• **THE REQUEST**: Give again, word for word, each line from the top of the listing through the line that holds "return size *".

• **DATA SHOWN**:
+ + +
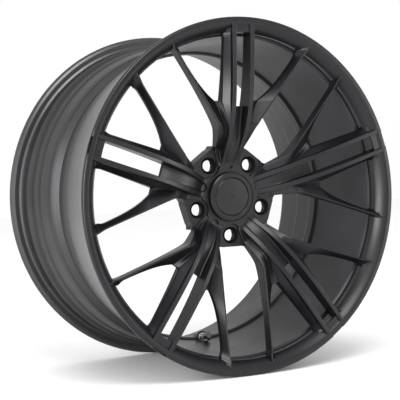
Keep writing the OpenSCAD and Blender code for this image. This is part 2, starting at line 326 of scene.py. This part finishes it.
def loft(name, stations, section, radii, k, material, mirror=False):
    """A mesh through rounded cross-sections (u, depth) at each distance v."""
    verts, faces = [], []
    side = -1 if mirror else 1
    for v in stations:
        outline = rounded(section(v), radii)
        verts += [place(side * u, v, depth, k) for u, depth in outline]
    m = len(outline)
    for i in range(len(stations) - 1):
        for j in range(m):
            a, b = i * m + j, i * m + (j + 1) % m
            quad = (a, b, b + m, a + m)
            faces.append(quad if mirror else quad[::-1])
    ends = list(range(m)), list(range((len(stations) - 1) * m, len(stations) * m))
    faces.append(tuple(ends[0][::-1] if mirror else ends[0]))
    faces.append(tuple(ends[1] if mirror else ends[1][::-1]))
    obj = new_piece(name, verts, faces, material)
    for end in obj.data.polygons[-2:]:
        end.use_smooth = False
    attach(obj, "wheel")
    return obj


def steps(start, end, count):
    return [start + (end - start) * i / count for i in range(count + 1)]


def fork_k(v):
    """How far the fork has opened, from 0 near the hub to 1."""
    return max(0.04, min(1.0, (v - 95) / (FORK - 95)))


def valley(v):
    """Where a rail's outer slope ends, out from the spoke's middle."""
    return rail_in(v) + RAIL + side_run(max(v, FORK)) * fork_k(v)


def slope_foot(v):
    """How deep a rail's outer slope ends."""
    k = fork_k(v)
    steep = top_d(v) + side_drop(max(v, FORK)) * k
    return min(steep, steep + (back_d(valley(v), v) - 6.0 - steep) * k)


def flare(v, lip, size):
    """How much a foot widens where it meets the lip."""
    return size * math.exp(-(((v - lip) / 6) ** 2))


def rail_section(v):
    a, c = rail_in(v), valley(v) + flare(v, RAIL_FOOT, 2.5)
    b = a + RAIL
    back = back_d((a + c) / 2, v)
    foot = slope_foot(v)
    step = 0.3 * (foot - top_d(v)) * fork_k(v)
    return [
        (a, top_d(v)),
        (b, top_d(v)),
        (b + 0.4, top_d(v) + step + 0.2),
        (c, max(foot, top_d(v) + step + 0.4)),
        (c, back),
        (a, back),
    ]


def far(v):
    """Where a branch's slope ends, towards its rail."""
    r = ridge_u(v)
    if v > FORK:
        return r - branch_w(v)
    k = fork_k(v)
    return valley(v) + (r - RIDGE - valley(v)) * 0.3 * k + 0.2


def branch_section(v):
    wider = flare(v, BRANCH_FOOT, 4)
    r, c = ridge_u(v) + 0.6 * wider, far(v) - wider
    ridge = ridge_d(r, v)
    crown = max(top_d(v), ridge) - 0.3
    foot = crown + (back_d(c, v) - BRANCH_THICK - crown) * fork_k(v)
    return [
        (c, foot),
        (r - RIDGE, ridge),
        (r, ridge),
        (r, back_d(r, v)),
        (c, back_d(c, v)),
    ]


def bridge_section(v):
    """The web between a rail and its branch, as far as the fork."""
    a, c = valley(v), far(v)
    k = fork_k(v)
    crown = max(top_d(v), ridge_d(ridge_u(v), v)) - 0.3
    near = slope_foot(v)
    foot = crown + (back_d(c, v) - BRANCH_THICK - crown) * k
    return [
        (a - 2, near + 0.05),
        (a, near + 0.05),
        (c, foot + 0.05),
        (c + 3, foot + 0.4),
        (c + 3, back_d(c, v)),
        (a - 2, back_d(a, v)),
    ]


def channel_section(v):
    """The channel floor, curving up into the rails on both sides."""
    a = rail_in(v) + 2
    floor, back = floor_d(v), back_d(0, v) - 4
    lift = min(3.0, floor - top_d(v) - 0.4)
    inner = rail_in(v)
    rise = []
    for t in (0.0, 0.25, 0.5, 0.75, 1.0):
        angle = t * math.pi / 2
        rise.append(
            (inner - 3 * (1 - math.sin(angle)), floor - lift * (1 - math.cos(angle)))
        )
    left = [(-u, depth) for u, depth in rise[::-1]]
    return left + rise + [(a, floor + 1), (a, back), (-a, back), (-a, floor + 1)]


def forge_spokes(material):
    for k in range(SPOKES):
        n = k + 1
        spoke = loft(
            f"spoke_{n}_channel",
            steps(ROOT, WEB_END, 40),
            channel_section,
            [0.3] * 14,
            k,
            material,
        )
        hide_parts(f"spoke_{n}")
        for side, word in ((False, "right"), (True, "left")):
            edge = [1.2, 1.0, 1.2, 1.5, 1.0, 1.0]
            rail = loft(
                f"spoke_{n}_rail_{word}",
                steps(ROOT, SPOKE_TIP, 84),
                rail_section,
                edge,
                k,
                material,
                side,
            )
            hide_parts(f"rail_{n}_{word}")
            branch = loft(
                f"spoke_{n}_branch_{word}",
                steps(ROOT, BRANCH_TIP, 84),
                branch_section,
                [1.2, 1.0, 1.0, 1.2, 0.8],
                k,
                material,
                side,
            )
            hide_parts(f"branch_{n}_{word}")
            loft(
                f"spoke_{n}_bridge_{word}",
                steps(ROOT, FORK + 0.5, 40),
                bridge_section,
                [0.2, 2.0, 2.0, 0.2, 0.2, 0.2],
                k,
                material,
                side,
            )


def lug_seat_shades(material):
    """Near-black seats of painted shade in the lug holes, a skin over the hub's own
    cones.
    """
    around = 72
    for k in range(SPOKES):
        turn = math.radians(PITCH * (k + 0.5))
        middle = (LUG_CIRCLE * math.sin(turn), LUG_CIRCLE * math.cos(turn))
        verts, faces = [], []
        for i in range(around):
            t = 2 * math.pi * i / around
            for r, depth in SEAT:
                x, z = middle[0] + r * math.cos(t), middle[1] + r * math.sin(t)
                verts.append((x / 1000, depth / 1000 + LIP_PLANE, z / 1000))
        for i in range(around):
            a, b = 4 * i, 4 * ((i + 1) % around)
            for j in range(4):
                n = (j + 1) % 4
                faces.append((a + j, a + n, b + n, b + j))
        seat = new_piece(f"lug_seat_{k + 1}", verts, faces, material)
        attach(seat, "wheel")


def camera():
    """The photograph's view: a little below eye level, from the left."""
    azimuth, elevation = math.radians(-28.860), math.radians(0.712)
    back = Vector(
        (
            math.sin(azimuth) * math.cos(elevation),
            -math.cos(azimuth) * math.cos(elevation),
            math.sin(elevation),
        )
    )
    right = Vector((math.cos(azimuth), math.sin(azimuth), 0))
    up = back.cross(right)
    spot = back * 1.786854 - right * 0.072512 - up * 0.004842
    spot.y += LIP_PLANE
    pose = Matrix((right, up, back)).transposed().to_4x4()
    pose.translation = spot
    data = bpy.data.cameras.new("camera")
    data.sensor_width = 36
    data.lens = 106.36
    data.clip_start, data.clip_end = 0.05, 50
    cam = bpy.data.objects.new("camera", data)
    bpy.context.scene.collection.objects.link(cam)
    # the wheel in the photograph is turned 2 degrees from spoke-up
    cam.matrix_world = Matrix.Rotation(math.radians(2), 4, "Y") @ pose
    bpy.context.scene.camera = cam


def area_light(name, spot, target, size, power, size_y=None):
    data = bpy.data.lights.new(name, "AREA")
    data.energy = power
    data.size = size
    if size_y:
        data.shape = "RECTANGLE"
        data.size_y = size_y
    light = bpy.data.objects.new(name, data)
    light.location = spot
    light.rotation_euler = (
        (Vector(target) - Vector(spot)).to_track_quat("-Z", "Y").to_euler()
    )
    bpy.context.scene.collection.objects.link(light)


def studio():
    world = bpy.data.worlds.new("studio")
    bpy.context.scene.world = world
    world.use_nodes = True
    world.node_tree.nodes["Background"].inputs["Color"].default_value = (1, 1, 1, 1)
    world.node_tree.nodes["Background"].inputs["Strength"].default_value = 1.0
    area_light("key", (-0.5, -1.6, 1.9), (0, 0, 0), 1.2, 30)
    area_light("left", (-2.2, -1.1, 0.3), (0, 0, 0), 0.9, 60, 1.6)
    area_light("right", (1.9, -1.5, -0.1), (0, 0, 0), 0.5, 22, 1.2)
    bpy.ops.mesh.primitive_plane_add(size=12, location=(0, 0, -RIM_RADIUS))
    floor = bpy.context.object
    floor.name = "floor"
    material = bpy.data.materials.new("floor")
    nodes, links, shader = nodes_of(material)
    shader.inputs["Base Color"].default_value = (0.95, 0.95, 0.95, 1)
    shader.inputs["Roughness"].default_value = 0.8
    floor.data.materials.append(material)
    bpy.context.scene.view_settings.view_transform = "Standard"
    bpy.context.scene.view_settings.gamma = 0.85


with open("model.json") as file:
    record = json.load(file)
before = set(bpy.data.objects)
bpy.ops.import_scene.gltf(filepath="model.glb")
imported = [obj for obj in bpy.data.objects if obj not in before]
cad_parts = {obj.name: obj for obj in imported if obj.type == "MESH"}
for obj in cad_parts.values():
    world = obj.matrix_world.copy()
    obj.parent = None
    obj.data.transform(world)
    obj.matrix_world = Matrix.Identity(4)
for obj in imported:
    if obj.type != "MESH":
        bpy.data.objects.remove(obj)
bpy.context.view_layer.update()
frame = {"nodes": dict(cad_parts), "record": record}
node = frame["nodes"]

face_paint = paint(
    "satin_black", (0.004, 0.0042, 0.0055), (0.008, 0.0083, 0.0105), 0.36
)
cap_paint = paint("cap_black", (0.005, 0.005, 0.0053), (0.009, 0.009, 0.0094), 0.33)
# painted shade: a near-black, dull paint for the lug seats, standing in for the shade
# inside the lug holes
seat_painted_shade = paint(
    "seat_shade_black", (0.001, 0.001, 0.001), (0.003, 0.003, 0.003), 0.5, 0.1, 0, 0.1
)
badge_paint = paint("badge_black", (0.012, 0.012, 0.013), (0.018, 0.018, 0.019), 0.3)

FINISH = {
    "face_paint": face_paint,
    "barrel_paint": barrel_finish("barrel_finish"),
    "cap_black": cap_paint,
    "badge_black": badge_paint,
    "spring_steel": machined(
        "spring_steel", (0.45, 0.45, 0.46), (0.6, 0.6, 0.61), 0.3
    ),
    "valve_metal": machined("valve_metal", (0.5, 0.5, 0.51), (0.65, 0.65, 0.66), 0.3),
    "valve_cap_metal": machined(
        "valve_cap_metal", (0.2, 0.2, 0.21), (0.3, 0.3, 0.31), 0.35
    ),
    "brass": machined("brass", (0.6, 0.45, 0.2), (0.75, 0.58, 0.28), 0.32),
    "rubber": rubber("rubber"),
}
for part in frame["record"]["subparts"]:
    name = part["node"]
    shade(node[name], FINISH[part["material_slot"]])
    if name.startswith(("lip_block", "outer_lip", "hub", "cap")):
        soften(node[name], 0.0007 if name == "hub" else 0.0004)
forge_spokes(face_paint)
lug_seat_shades(seat_painted_shade)

camera()
studio()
+ + +
• **RESULT**:
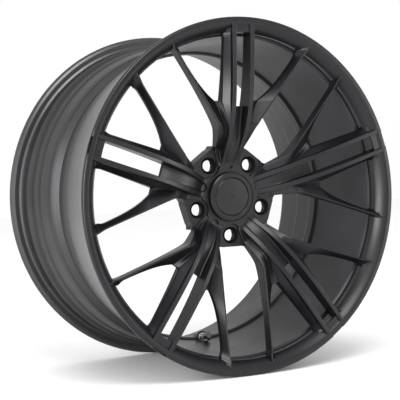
Keep writing the OpenSCAD and Blender code for this image. This is part 2, starting at line 326 of scene.py. This part finishes it.
def loft(name, stations, section, radii, k, material, mirror=False):
    """A mesh through rounded cross-sections (u, depth) at each distance v."""
    verts, faces = [], []
    side = -1 if mirror else 1
    for v in stations:
        outline = rounded(section(v), radii)
        verts += [place(side * u, v, depth, k) for u, depth in outline]
    m = len(outline)
    for i in range(len(stations) - 1):
        for j in range(m):
            a, b = i * m + j, i * m + (j + 1) % m
            quad = (a, b, b + m, a + m)
            faces.append(quad if mirror else quad[::-1])
    ends = list(range(m)), list(range((len(stations) - 1) * m, len(stations) * m))
    faces.append(tuple(ends[0][::-1] if mirror else ends[0]))
    faces.append(tuple(ends[1] if mirror else ends[1][::-1]))
    obj = new_piece(name, verts, faces, material)
    for end in obj.data.polygons[-2:]:
        end.use_smooth = False
    attach(obj, "wheel")
    return obj


def steps(start, end, count):
    return [start + (end - start) * i / count for i in range(count + 1)]


def fork_k(v):
    """How far the fork has opened, from 0 near the hub to 1."""
    return max(0.04, min(1.0, (v - 95) / (FORK - 95)))


def valley(v):
    """Where a rail's outer slope ends, out from the spoke's middle."""
    return rail_in(v) + RAIL + side_run(max(v, FORK)) * fork_k(v)


def slope_foot(v):
    """How deep a rail's outer slope ends."""
    k = fork_k(v)
    steep = top_d(v) + side_drop(max(v, FORK)) * k
    return min(steep, steep + (back_d(valley(v), v) - 6.0 - steep) * k)


def flare(v, lip, size):
    """How much a foot widens where it meets the lip."""
    return size * math.exp(-(((v - lip) / 6) ** 2))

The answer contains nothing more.